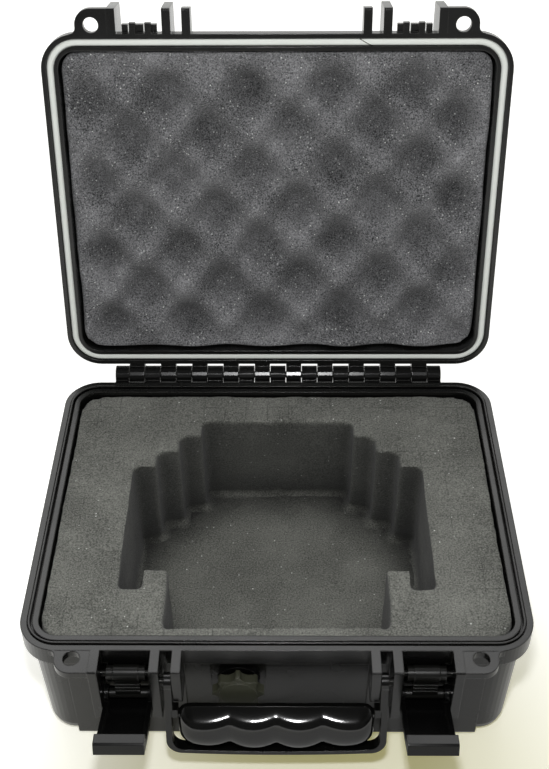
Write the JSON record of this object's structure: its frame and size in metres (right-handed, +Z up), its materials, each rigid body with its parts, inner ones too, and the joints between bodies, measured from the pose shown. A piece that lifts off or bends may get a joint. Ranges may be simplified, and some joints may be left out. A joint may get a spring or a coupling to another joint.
{
  "type": "headphone case",
  "caption": "Hard moulded carrying case standing open on a pinned hinge, with a stepped foam pocket, egg-crate lid foam, ring seal, draw latches, folding handle and purge valve.",
  "frame": {"origin": "centre of the base's underside", "axes": "+Z up, -Y out of the front, +X to the right of someone facing the front"},
  "size_m": [0.26, 0.3315, 0.3003],
  "materials": {
    "shell": "satin black moulded plastic",
    "latch": "smooth black moulded plastic",
    "grip": "soft black rubber",
    "seal": "black rubber ring",
    "gasket": "pale grey foamed rubber",
    "base_foam": "grey open-cell foam",
    "lid_foam": "dark grey open-cell foam",
    "steel": "plain steel pin"
  },
  "bodies": {
    "base": {"base_shell": "shell", "base_ear_right": "shell", "base_ear_left": "shell", "base_foam": "base_foam", "base_foam_pad": "base_foam", "hinge_pin": "steel", "valve_body": "latch", "valve_nut": "latch", "latch_base_pin_right": "steel", "latch_base_pin_left": "steel", "handle_pin_right": "steel", "handle_pin_left": "steel"},
    "lid": {"lid_shell": "shell", "lid_ear_right": "shell", "lid_ear_left": "shell", "lid_gasket": "gasket", "lid_foam": "lid_foam"},
    "handle": {"handle_frame": "shell", "handle_grip": "grip"},
    "latch_link_right": {"latch_link_right": "latch"},
    "latch_link_left": {"latch_link_left": "latch"},
    "latch_lever_right": {"latch_lever_right": "latch", "latch_lever_pin_right": "steel"},
    "latch_lever_left": {"latch_lever_left": "latch", "latch_lever_pin_left": "steel"},
    "valve_knob": {"valve_knob": "latch", "valve_seal": "seal"}
  },
  "joints": [
    {"name": "lid_hinge", "type": "hinge", "parent": "base", "child": "lid", "pos_m": [0, 0.109, 0.081], "axis": [1, 0, 0], "range_deg": [0, 101.65]},
    {"name": "handle_pivot", "type": "hinge", "parent": "base", "child": "handle", "pos_m": [0, -0.1104, 0.0682], "axis": [-1, 0, 0], "range_deg": [0, 95]},
    {"name": "latch_link_pivot_right", "type": "hinge", "parent": "base", "child": "latch_link_right", "pos_m": [0.0749, -0.106, 0.069], "axis": [1, 0, 0], "range_deg": [-6, 0]},
    {"name": "latch_lever_pivot_right", "type": "hinge", "parent": "latch_link_right", "child": "latch_lever_right", "pos_m": [0.0749, -0.106, 0.052], "axis": [-1, 0, 0], "range_deg": [0, 72]},
    {"name": "latch_link_pivot_left", "type": "hinge", "parent": "base", "child": "latch_link_left", "pos_m": [-0.0749, -0.106, 0.069], "axis": [1, 0, 0], "range_deg": [-6, 0]},
    {"name": "latch_lever_pivot_left", "type": "hinge", "parent": "latch_link_left", "child": "latch_lever_left", "pos_m": [-0.0749, -0.106, 0.052], "axis": [-1, 0, 0], "range_deg": [0, 72]},
    {"name": "valve_turn", "type": "hinge", "parent": "base", "child": "valve_knob", "pos_m": [-0.0194, -0.103, 0.051], "axis": [0, -1, 0], "range_deg": [0, 180]}
  ]
}
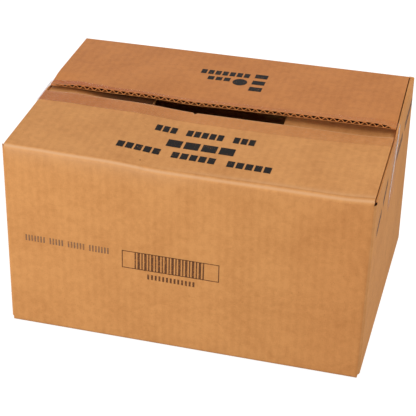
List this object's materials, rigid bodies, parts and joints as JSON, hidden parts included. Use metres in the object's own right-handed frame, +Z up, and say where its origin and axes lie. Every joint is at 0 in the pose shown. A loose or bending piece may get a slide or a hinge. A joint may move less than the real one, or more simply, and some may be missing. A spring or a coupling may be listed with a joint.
{
  "type": "bottle shipping box",
  "caption": "Closed corrugated carton for shipping bottles, sealed with clear tape along the top seam, with an interlocking cell partition inside.",
  "frame": {"origin": "middle of the carton's underside, on the surface that it stands on", "axes": "+X along the carton's length, to the right of the panel with the print; +Y to the rear; +Z up"},
  "size_m": [0.3802, 0.268, 0.2141],
  "materials": {
    "kraft_board": "matte",
    "clear_film": "gloss",
    "divider_board": "matte"
  },
  "bodies": {
    "root": {"carton": "kraft_board", "top_tape": "clear_film", "long_divider_1": "divider_board", "long_divider_2": "divider_board", "short_divider_1": "divider_board", "short_divider_2": "divider_board", "short_divider_3": "divider_board"}
  },
  "joints": []
}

* * * * * * *

→ Goal
Write the material out again word for word.

→ Solved exercise
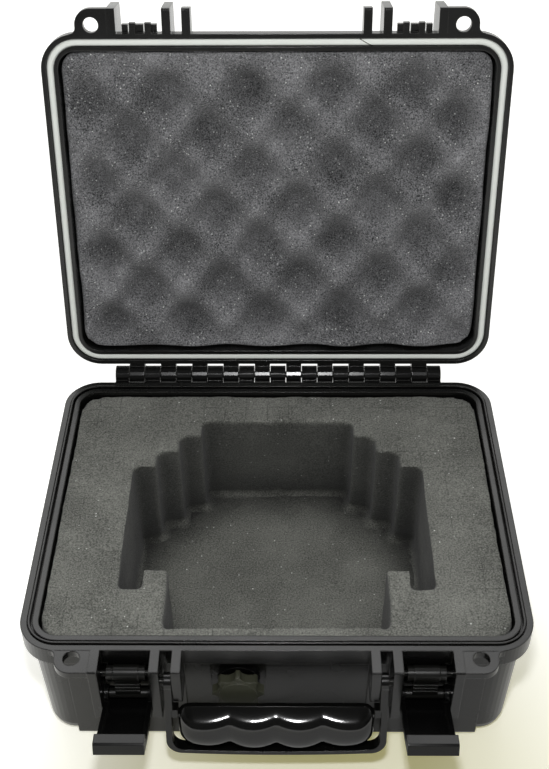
Write the JSON record of this object's structure: its frame and size in metres (right-handed, +Z up), its materials, each rigid body with its parts, inner ones too, and the joints between bodies, measured from the pose shown. A piece that lifts off or bends may get a joint. Ranges may be simplified, and some joints may be left out. A joint may get a spring or a coupling to another joint.
{
  "type": "headphone case",
  "caption": "Hard moulded carrying case standing open on a pinned hinge, with a stepped foam pocket, egg-crate lid foam, ring seal, draw latches, folding handle and purge valve.",
  "frame": {"origin": "centre of the base's underside", "axes": "+Z up, -Y out of the front, +X to the right of someone facing the front"},
  "size_m": [0.26, 0.3315, 0.3003],
  "materials": {
    "shell": "satin black moulded plastic",
    "latch": "smooth black moulded plastic",
    "grip": "soft black rubber",
    "seal": "black rubber ring",
    "gasket": "pale grey foamed rubber",
    "base_foam": "grey open-cell foam",
    "lid_foam": "dark grey open-cell foam",
    "steel": "plain steel pin"
  },
  "bodies": {
    "base": {"base_shell": "shell", "base_ear_right": "shell", "base_ear_left": "shell", "base_foam": "base_foam", "base_foam_pad": "base_foam", "hinge_pin": "steel", "valve_body": "latch", "valve_nut": "latch", "latch_base_pin_right": "steel", "latch_base_pin_left": "steel", "handle_pin_right": "steel", "handle_pin_left": "steel"},
    "lid": {"lid_shell": "shell", "lid_ear_right": "shell", "lid_ear_left": "shell", "lid_gasket": "gasket", "lid_foam": "lid_foam"},
    "handle": {"handle_frame": "shell", "handle_grip": "grip"},
    "latch_link_right": {"latch_link_right": "latch"},
    "latch_link_left": {"latch_link_left": "latch"},
    "latch_lever_right": {"latch_lever_right": "latch", "latch_lever_pin_right": "steel"},
    "latch_lever_left": {"latch_lever_left": "latch", "latch_lever_pin_left": "steel"},
    "valve_knob": {"valve_knob": "latch", "valve_seal": "seal"}
  },
  "joints": [
    {"name": "lid_hinge", "type": "hinge", "parent": "base", "child": "lid", "pos_m": [0, 0.109, 0.081], "axis": [1, 0, 0], "range_deg": [0, 101.65]},
    {"name": "handle_pivot", "type": "hinge", "parent": "base", "child": "handle", "pos_m": [0, -0.1104, 0.0682], "axis": [-1, 0, 0], "range_deg": [0, 95]},
    {"name": "latch_link_pivot_right", "type": "hinge", "parent": "base", "child": "latch_link_right", "pos_m": [0.0749, -0.106, 0.069], "axis": [1, 0, 0], "range_deg": [-6, 0]},
    {"name": "latch_lever_pivot_right", "type": "hinge", "parent": "latch_link_right", "child": "latch_lever_right", "pos_m": [0.0749, -0.106, 0.052], "axis": [-1, 0, 0], "range_deg": [0, 72]},
    {"name": "latch_link_pivot_left", "type": "hinge", "parent": "base", "child": "latch_link_left", "pos_m": [-0.0749, -0.106, 0.069], "axis": [1, 0, 0], "range_deg": [-6, 0]},
    {"name": "latch_lever_pivot_left", "type": "hinge", "parent": "latch_link_left", "child": "latch_lever_left", "pos_m": [-0.0749, -0.106, 0.052], "axis": [-1, 0, 0], "range_deg": [0, 72]},
    {"name": "valve_turn", "type": "hinge", "parent": "base", "child": "valve_knob", "pos_m": [-0.0194, -0.103, 0.051], "axis": [0, -1, 0], "range_deg": [0, 180]}
  ]
}
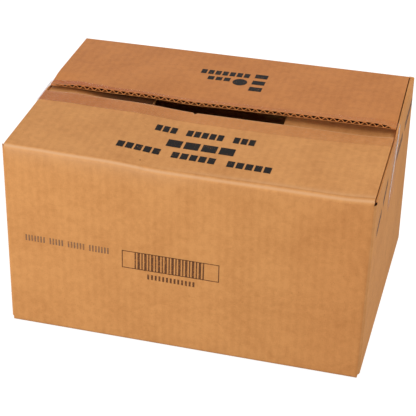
List this object's materials, rigid bodies, parts and joints as JSON, hidden parts included. Use metres in the object's own right-handed frame, +Z up, and say where its origin and axes lie. Every joint is at 0 in the pose shown. A loose or bending piece may get a slide or a hinge. A joint may move less than the real one, or more simply, and some may be missing. A spring or a coupling may be listed with a joint.
{
  "type": "bottle shipping box",
  "caption": "Closed corrugated carton for shipping bottles, sealed with clear tape along the top seam, with an interlocking cell partition inside.",
  "frame": {"origin": "middle of the carton's underside, on the surface that it stands on", "axes": "+X along the carton's length, to the right of the panel with the print; +Y to the rear; +Z up"},
  "size_m": [0.3802, 0.268, 0.2141],
  "materials": {
    "kraft_board": "matte",
    "clear_film": "gloss",
    "divider_board": "matte"
  },
  "bodies": {
    "root": {"carton": "kraft_board", "top_tape": "clear_film", "long_divider_1": "divider_board", "long_divider_2": "divider_board", "short_divider_1": "divider_board", "short_divider_2": "divider_board", "short_divider_3": "divider_board"}
  },
  "joints": []
}